Effects of circular obstacle size on shock wave and spontaneous ignition following sudden release of pressurized hydrogen

Safety concerns remain a significant challenge to the sustainable development and application of hydrogen energy, particularly due to hazards associated with the accidental release of pressurized hydrogen, especially the spontaneous ignition of hydrogen leakage. This study delves into the effects of obstacles within a tube on the features of the shock wave, overpressure, and self-ignition during the sudden release of high-pressure hydrogen. It is found that the obstacle significantly changes the shock wave dynamics, generating reflected waves that propagate upstream and induce the sudden increase in the upstream overpressure.
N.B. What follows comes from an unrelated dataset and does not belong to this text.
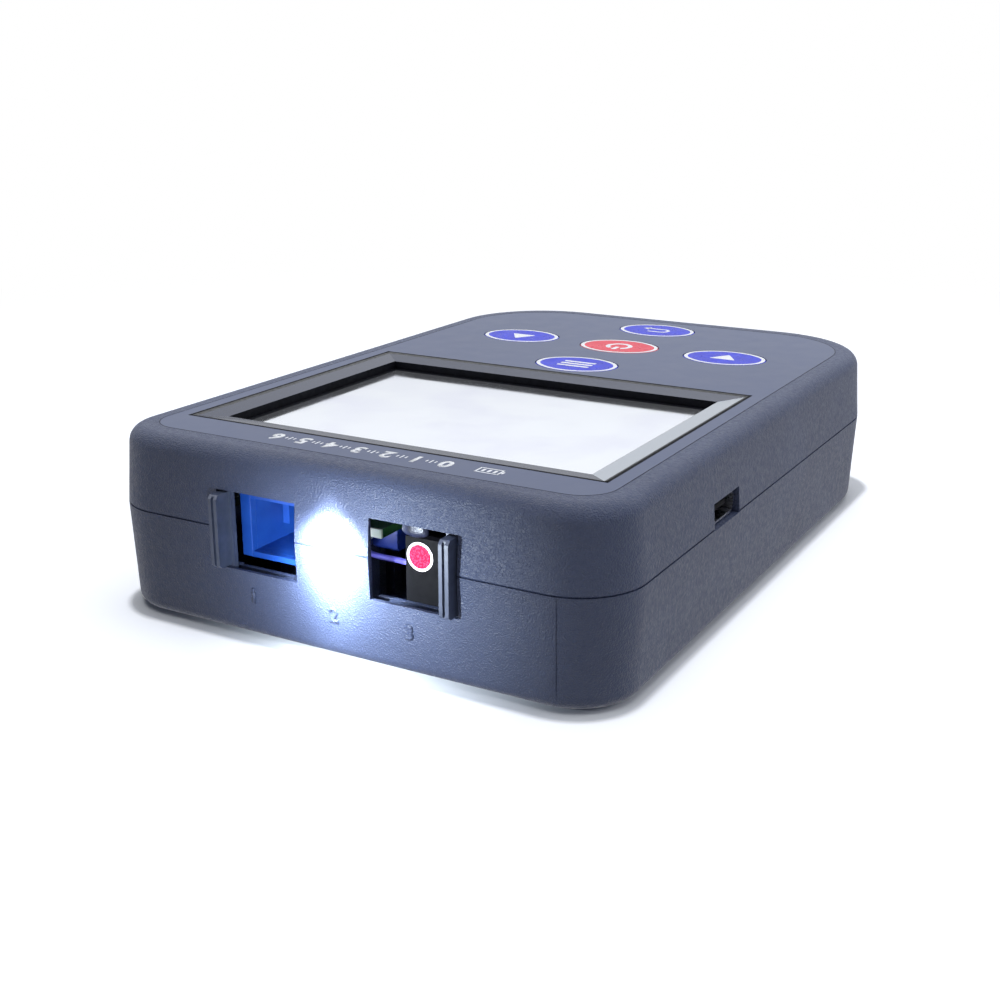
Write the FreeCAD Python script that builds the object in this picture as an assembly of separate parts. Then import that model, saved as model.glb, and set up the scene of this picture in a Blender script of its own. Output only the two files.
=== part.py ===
import FreeCAD, Part
import math
import os

# Handheld optical time domain reflectometer, millimetres.
# +Z is up out of the screen, -Y is the end with the optical ports, +X is the side with the charging socket.
# The origin is under the middle of the whole tester, on the plane that its back rests on.

# ---- case ----
body_width = 80.0
body_length = 117.4
body_height = 26.1
upper_height = 11.1         # upper housing, above the plane where the two meet
parting_groove = 0.25       # groove that the upper housing leaves along the parting line
wall = 2.2
roof = 2.0
floor = 2.0
front_corner_r = 9.2
rear_corner_r = 19.4
upper_draft = 0.9           # how far the upper housing leans in by its top
lower_draft = 0.6           # how far the lower housing leans in by its bottom
top_edge_r = 2.4
bottom_edge_r = 1.6
lip_thickness = 1.0         # lip of the lower housing inside the upper one
lip_height = 1.2
fit_gap = 0.1               # clearance between moulded parts

# ---- keypad film ----
film_thickness = 0.3
film_side_margin = 4.4
film_end_margin = 5.1
film_corner_r = 5.0
film_gap = 0.15

# ---- display ----
frame_side_margin = 7.1     # from the case side to the bevelled frame round the screen
frame_from_front = 12.2
keypad_zone = 54.5          # case left behind the frame
bevel_width = 3.6
bevel_drop = 0.6
bevel_step = 0.45           # steeper strip at the outer edge of the bevel
bevel_step_drop = 0.16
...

Concurrently, a notable decrease in overpressure is observed downstream the obstacle. These changes are contingent upon the diameter of the obstacle's hole. Specifically, a smaller diameter corresponds to a more intense reflected shock wave and a pronounced reduction in downstream overpressure. Additionally, reflections can trigger spontaneous ignition, with the ignition location shifting upstream in response to the obstacle's position. Close proximity to the obstacle can also lead to intensified flame burning in localized regions. However, flame intensity diminishes rapidly after passing the obstacle, increasing the likelihood of flame extinguishment both within and outside the tube. These findings provide valuable insights for advancing safety measures and design strategies in hydrogen energy applications.